Epiphany Sunday.“What do we know about Jesus when he was a child?”  Standard answer: we know nothing except for his Temple visit when he was 12 found in Luke 2:41ff.  But from life in the first century and his parables, we learn a lot.

First observation is that Joseph is poor.  He is by occupation a ‘Tekton’, Greek for ‘builder’.  That gets translated “carpenter” in most earlier translations, including Luther’s Bible.  Tekton was probably more like a stonemason than a woodworker, although some have suggested a handyman.  They found building work where they could and worked for farmers for food as well.  As landless peasants, intermittent work made them least well-off of the society. Mary was said by Polycarp (John’s understudy and early Christian Father) to have been 16 when she had Jesus and Joseph was 40.  Poor  Joe had to save up for years to get a decent dowry.  He was alive when Jesus was 12 making him about 52.  Anybody older than 49 was said by Hebrews to be ‘elderly’.  So it is likely that Joseph died soon after the story of Jesus in the Temple.  Jesus has extraordinary sympathy for families where their breadwinner has died like when Lazarus died (Luke 10), leaving behind two unmarried sisters who couldn’t earn a living like men. See also the Widow’s Mite story during last week of his life.  Poverty may also explain why such a promising youth as Jesus wasn’t bat mitzvahed (learned to write with ink) at age 16, becoming a scribe.  He warns scribes/Pharisees about their attitude repeatedly (See Matt. 23:1). Jesus could read and write of course because he wrote in the dirt when a woman caught in adultery was brought to him.

            He had to earn a living for the family as the oldest son, probably during  his early teens.  But he had worked with his dad since the earliest age. Could he build?  You betcha!  He knew some builder secrets.  In Matt. 7 and Luke 6 he tells about a wise man who built his house on a rock and a foolish man who built on sand.  This might not make sense to someone raised in a temperate climate.  In the desert the standard surface is “desert pavement” which looks like gravel.  It is stone that has fractured into gravel by heat/cold. This is not close to desired fields and creeks, but there are also rocky ledges around fields.  A rain is often a flash flood and sand indicates where they occur.  Who is foolish enough to build on sandy areas?  Fly over Las Vegas suburbs and trace the dried stream beds!  Jesus shows in the Rejected Building Stone, he understands that a rough-hewn stone vs. a cornerstone is just in the tooling of a blemishless stone.  

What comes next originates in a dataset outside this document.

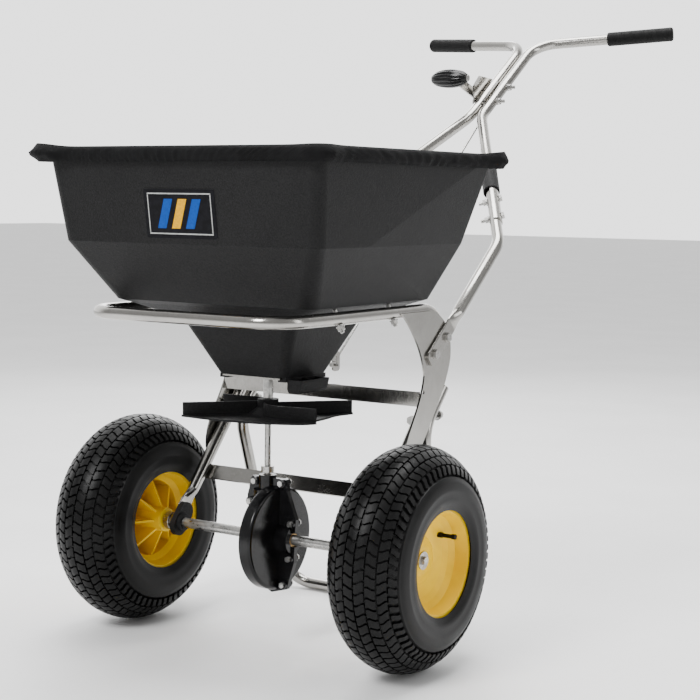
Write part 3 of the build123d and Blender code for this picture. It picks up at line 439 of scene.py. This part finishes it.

            Could Jesus farm?  His parable of the sower occurs in all three synoptic gospels (See Mark 4:3-20) wherein he knows what happens to seed that falls into all types of conditions. Plows in those days were crude pointed sticks drawn by a donkey.  Then in Mark 4:26-29 he talks about darnels in wheat.  In Mark 13 he talks about how to take care of an old fig tree (figs usually bear like crazy so a barren fig is unusual).  In the prodigal son story, he knows how to survive on pig  fodder, the sort of thing a poor family would do in extreme famine conditions.  In the Lost Sheep (Matthew 18), he clearly knows all about tending sheep, in the Weeds (Matt. 13) he knows all about how weeds grow, and in New Wine (Matt. 9, Luke 5) he understands the way poor folks made wine in skins—as compared with Greek vats and barrels to age after fermentation. And he knew all about mustard seeds, and how crucial daily bread was.

            Thirdly, most peasant farmers farmed their own subsistence land and had no hired men.  But Jesus grew up as a hired man’s son and probably hired himself out as well.  His stories show a well traveled guy looking for work and understanding of what managers were looking for.  Jesus clearly is well-versed on the hiring and firing for not just agriculture, but also in the trades.  And he knows debt as shown in the unforgiving servant story of Matt. 18.  In the parable of the Wise Master (Luke 12), he understands business and commerce of the time intimately and in that same chapter he describes a rich fool who tries to store what won’t last. In the parable of the Talents and the Pearl of Great Value, he shows keen insight into business risk-taking, an understanding still lost on people today outside of business.

            It is written that Jesus had 4 brothers and according to some early Christian writers Mary had as many as 8 children.  Jesus’ insights into the parable of the Ten Virgins (Matt. 25) shows he understood well the village weddings and female banter where half the young girls forget to carry enough oil for their lamps. In the Two Sons (Matt. 21) he clearly knows what it is like to interact with an obstinate or devious brother.  And in the Banquet (Luke 14) he catches the poignancy of the relief of a life of hard labor by getting invited into the great feast.  His love of children and his parable of the kids playing ‘marketplace’ reflects, not a loner, but a child who grew up with many peers, brothers and sisters.  As the Wedding at Cana shows, Jesus was well-versed on the responsibility of being the family decision maker.

            So what do we have in Jesus?  What does this resume show? I think an extraordinarily responsible young man, hard working, and a peasant who understood from life the mysteries of faith.  His parable of the Pharisee and the tax collector shows not just his insights into the desperate faith of a tax collector and the pride of a Pharisee, but also his intense heart for the real meaning of Jewish faith.  He is the peasant kid who ‘got it’—from God’s judgment in the coming age to His Mercy, from how faith makes your handling of money to the way it affects your prayers.  And he was able to transmit his message, not just to other common folks of his day, but right down to us today. “light of the World” in more ways than one.